As Kim Jong-un’s cavalcade of menace has proceeded across the 2017 calendar, revealing a North Korean arsenal that now includes a hydrogen bomb and missiles capable of reaching New York City and Washington, D.C., America’s strategic posture has been old and familiar (if now more colorfully put)—deterrence (“fire and fury”), sanctions, entreaties to China, and even the prospect of a diplomatic sit-down with the renegade regime.
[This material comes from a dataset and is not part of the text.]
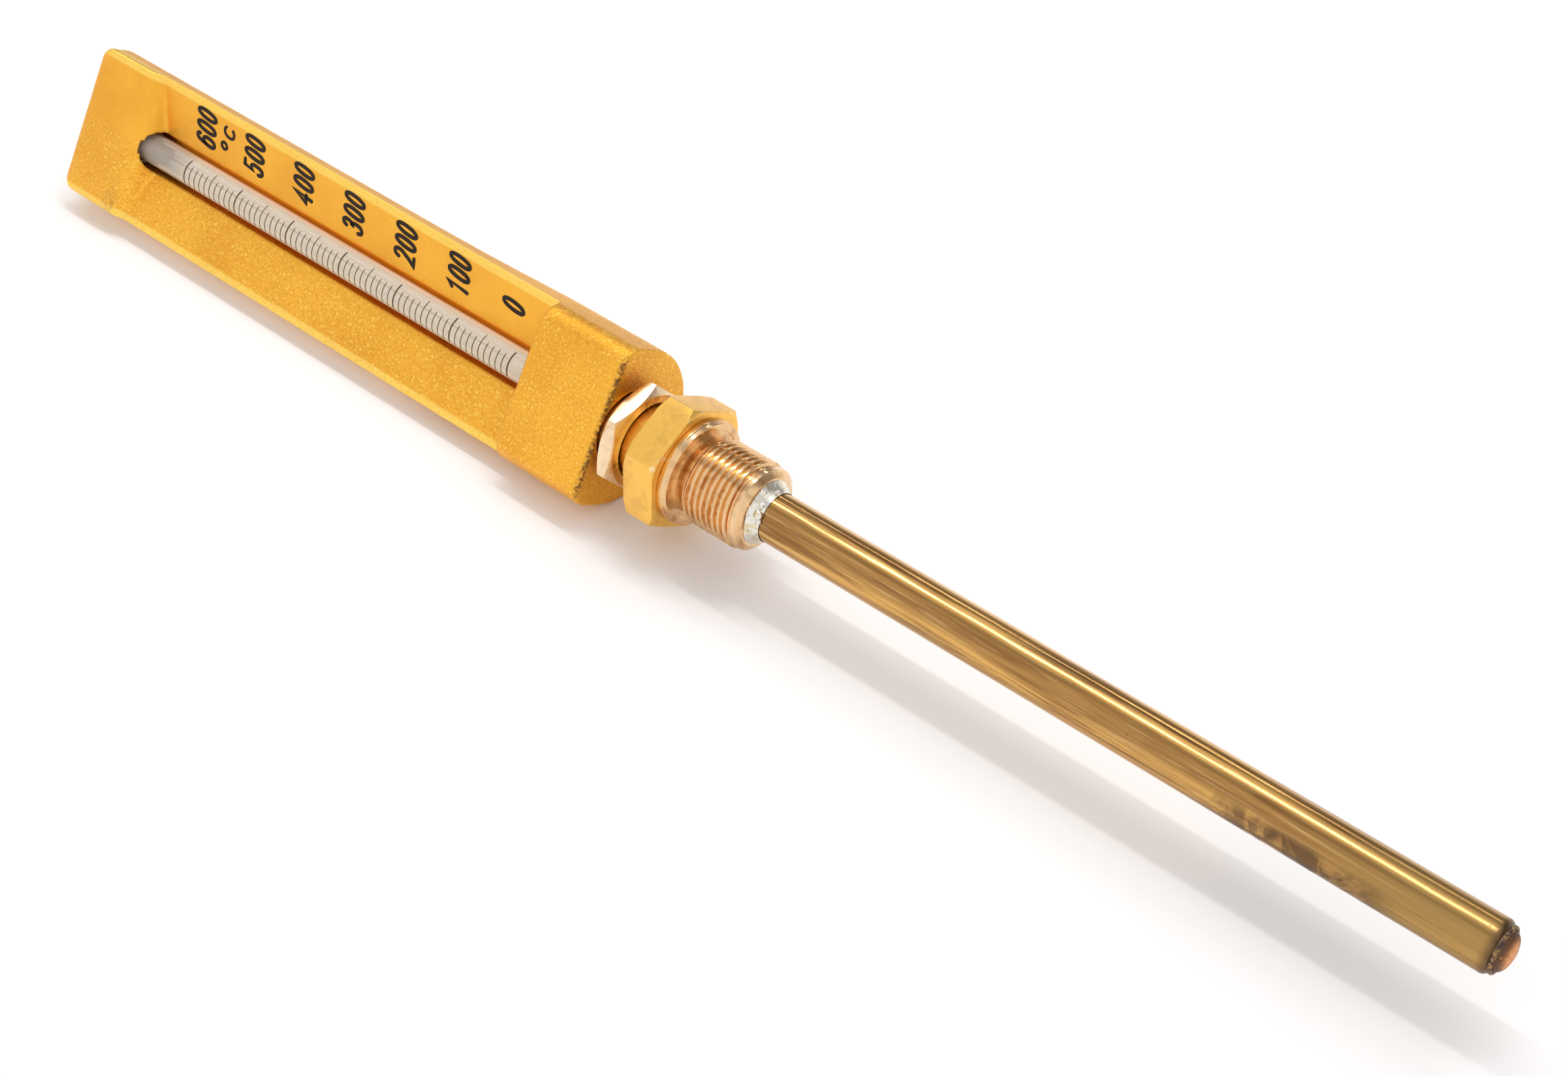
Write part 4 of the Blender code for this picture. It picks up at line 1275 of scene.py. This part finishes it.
class THERMOMETER_OT_stage(bpy.types.Operator):
    """Lay the floor and place the lights and the camera"""

    bl_idname = "thermometer.stage"
    bl_label = "Stage"

    def execute(self, context):
        stage = settings_of(context).stage
        scene = context.scene
        scene.view_settings.view_transform = "Standard"
        work = bmesh.new()
        bmesh.ops.create_grid(work, x_segments=8, y_segments=8, size=3.0)
        floor = add_object("floor", mesh_of("floor", work))
        paint(floor, floor_finish(stage))
        floor.location.z = FLOOR_Z - 0.1 * MM

        world = bpy.data.worlds.new("studio")
        scene.world = world
        world.use_nodes = True
        self.light_from_all_round(world, stage.sky)

        key = self.area_light("key", (0.05, 0.42, 0.62), (0.0, 0.0, 0.0), 0.55, 0.55, stage.key)
        key.visible_glossy = False
        self.area_light("strip", (-0.08, 0.095, 0.45), (-0.08, 0.0, 0.0), 0.39, 0.028, stage.strip)
        self.area_light("back_strip", (-0.08, 0.36, 0.26), (-0.08, 0.0, 0.0), 0.39, 0.012, stage.strip * 0.3)
        self.area_light("casing_strip", (-0.5, 0.095, 0.45), (-0.5, 0.0, 0.0), 0.33, 0.05, stage.strip * 0.55)

        camera = bpy.data.cameras.new("camera")
        camera.sensor_width = 36
        camera.lens = stage.lens
        camera.clip_start = 0.01
        holder = add_object("camera", camera)
        holder.location = CAMERA_PLACE
        holder.rotation_euler = [math.radians(angle) for angle in CAMERA_TURN]
        scene.camera = holder
        return {"FINISHED"}

    def light_from_all_round(self, world, strength):
        """A white room with a dark wall behind and a dark strip overhead, which the metal reflects."""
        room = NodeTree(world.node_tree, "Generated")
        x, y, z = room.axes()
        turn = y.maths("ARCTAN2", z, y)
        dark = (0.12, 0.1, 0.09)
        shade = room.mix(turn.sector(30, 34, 14) * 0.75, (1.0, 0.99, 0.985), dark)
        shade = room.mix(turn.sector(104, 13, 6) * 0.45, shade, dark)
        background = world.node_tree.nodes["Background"]
        room.feed(background.inputs["Color"], shade)
        room.feed(background.inputs["Strength"], strength)

    def area_light(self, name, place, target, width, height, power):
        light = bpy.data.lights.new(name, "AREA")
        light.shape = "RECTANGLE"
        light.size, light.size_y = width, height
        light.energy = power
        holder = add_object(name, light)
        holder.location = place
        holder.rotation_euler = (Vector(place) - Vector(target)).to_track_quat("Z", "Y").to_euler()
        return holder


OPERATORS = (
    THERMOMETER_OT_casing, THERMOMETER_OT_numbers, THERMOMETER_OT_glass, THERMOMETER_OT_connector,
    THERMOMETER_OT_nut, THERMOMETER_OT_solder, THERMOMETER_OT_tube, THERMOMETER_OT_inside, THERMOMETER_OT_stage,
)


class THERMOMETER_PT_panel(bpy.types.Panel):
    """Sidebar panel that lists the operators"""

    bl_idname = "THERMOMETER_PT_panel"
    bl_label = "Oven thermometer"
    bl_space_type = "VIEW_3D"
    bl_region_type = "UI"
    bl_category = "Thermometer"

    def draw(self, context):
        for operator in OPERATORS:
            self.layout.operator(operator.bl_idname)


CLASSES = (
    CasingSettings, GlassSettings, BrassSettings, TubeSettings, StageSettings, ThermometerSettings,
    *OPERATORS, THERMOMETER_PT_panel,
)


def register():
    for made in CLASSES:
        bpy.utils.register_class(made)
    bpy.types.Scene.oven_thermometer = PointerProperty(type=ThermometerSettings)


def unregister():
    del bpy.types.Scene.oven_thermometer
    for made in reversed(CLASSES):
        bpy.utils.unregister_class(made)


def main():
    register()
    for operator in OPERATORS:
        group, name = operator.bl_idname.split(".")
        getattr(getattr(bpy.ops, group), name)()


if __name__ == "__main__":
    main()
Missing, or, at least, relegated to the margins, is any clear articulation of the role of American missile defense. “I don’t hear enough about it, and this baffles me,” says Jon Kyl, the former Arizona senator who is now a Washington think-tanker and a member of the congressionally mandated Commission on Defense Strategy. “It seems so obvious that the first thing you have to do with North Korea is shore up your ability to ensure that they can’t damage us or our allies. Once you’ve done that, then you’ve got a lot more flexibility to do whatever you’re going to do—whether it’s with more sanctions or whatever.”
Kyl, a freshman congressman during Ronald Reagan’s presidency and then a three-term senator, has long been one of Washington’s most forceful advocates of missile defense. Given today’s existential threat posed by North Korea, Kyl can’t understand why missile defense isn’t central to every defense policy conversation. “I think part of the answer is that people really do think that somehow or other we’ve got this covered,” he says. “And, you know, we don’t.”
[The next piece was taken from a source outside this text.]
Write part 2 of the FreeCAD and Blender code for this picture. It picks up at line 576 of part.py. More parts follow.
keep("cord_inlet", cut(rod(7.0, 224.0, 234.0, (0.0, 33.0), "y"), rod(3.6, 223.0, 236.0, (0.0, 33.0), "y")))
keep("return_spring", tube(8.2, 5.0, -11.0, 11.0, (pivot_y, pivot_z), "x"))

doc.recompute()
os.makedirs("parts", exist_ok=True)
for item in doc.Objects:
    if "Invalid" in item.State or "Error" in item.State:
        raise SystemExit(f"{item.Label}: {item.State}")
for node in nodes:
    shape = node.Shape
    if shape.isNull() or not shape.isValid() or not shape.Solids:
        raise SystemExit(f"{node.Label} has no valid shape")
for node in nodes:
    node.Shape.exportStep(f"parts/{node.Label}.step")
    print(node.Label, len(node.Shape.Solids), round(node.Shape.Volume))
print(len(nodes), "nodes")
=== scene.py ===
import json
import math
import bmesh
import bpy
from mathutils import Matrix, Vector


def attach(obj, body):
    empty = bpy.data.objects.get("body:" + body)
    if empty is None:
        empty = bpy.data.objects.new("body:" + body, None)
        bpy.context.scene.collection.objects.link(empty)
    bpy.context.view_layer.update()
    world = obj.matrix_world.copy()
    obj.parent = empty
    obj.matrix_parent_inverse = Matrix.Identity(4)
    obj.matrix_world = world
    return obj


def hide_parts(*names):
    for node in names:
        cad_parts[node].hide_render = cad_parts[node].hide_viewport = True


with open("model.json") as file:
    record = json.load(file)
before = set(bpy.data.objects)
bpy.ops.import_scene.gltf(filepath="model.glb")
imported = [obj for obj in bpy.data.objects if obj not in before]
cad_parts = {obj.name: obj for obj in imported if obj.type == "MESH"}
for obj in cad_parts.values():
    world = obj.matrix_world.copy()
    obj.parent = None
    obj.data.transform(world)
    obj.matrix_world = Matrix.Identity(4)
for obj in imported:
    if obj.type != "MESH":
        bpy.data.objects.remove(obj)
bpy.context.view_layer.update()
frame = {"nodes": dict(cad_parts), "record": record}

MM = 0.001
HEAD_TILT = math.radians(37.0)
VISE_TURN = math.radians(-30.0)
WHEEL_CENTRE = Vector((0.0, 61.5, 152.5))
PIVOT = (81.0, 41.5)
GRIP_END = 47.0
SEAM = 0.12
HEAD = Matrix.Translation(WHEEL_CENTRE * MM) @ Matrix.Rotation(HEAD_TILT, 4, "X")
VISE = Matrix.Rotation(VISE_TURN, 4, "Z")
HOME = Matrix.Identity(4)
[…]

That is a jarring assertion from one of Washington’s top defense thinkers. Thirty-four years after Reagan undertook to build a shield to protect the United States from enemy missiles, with North Korea now routinely sailing them over Japan, it is reasonable to ask what exactly the American missile-defense system is capable of doing. Can our missile defenses block a nuclear warhead aimed at the United States? Can it protect Japan and South Korea or the American territory of Guam? Could it have shot down any of the 15 (so far) test missiles that North Korea has launched this year?
SCUDs, THAAD, and Aegis
America’s missile-defense program is not really one single system but four. One component is the Patriot missile, descendant of the SCUD-hunting rockets deployed, with mixed success, in the 1991 Gulf war. The newer, far more effective Patriot, called the PAC-3, is a low-altitude weapon deployed in South Korea and in several other ally nations. The ground-based Terminal High-Altitude Area Defense system, or THAAD, and the sea-based Aegis defense system are both considered dependable weapons against short- and medium-range missiles. Experts believe they can reliably, if not infallibly, protect South Korea, Japan, and Guam against a North Korean attack. Neither system has scored a kill against one of Kim’s test missiles, and they are not likely to be tried in such a manner, mostly because they are oriented toward protecting populations, and the North Korean test missiles have been shot into the sea. As Loren Thompson, a defense analyst at the Lexington Institute, puts it, “We deploy our defenses to protect the U.S. and its allies, not fish.”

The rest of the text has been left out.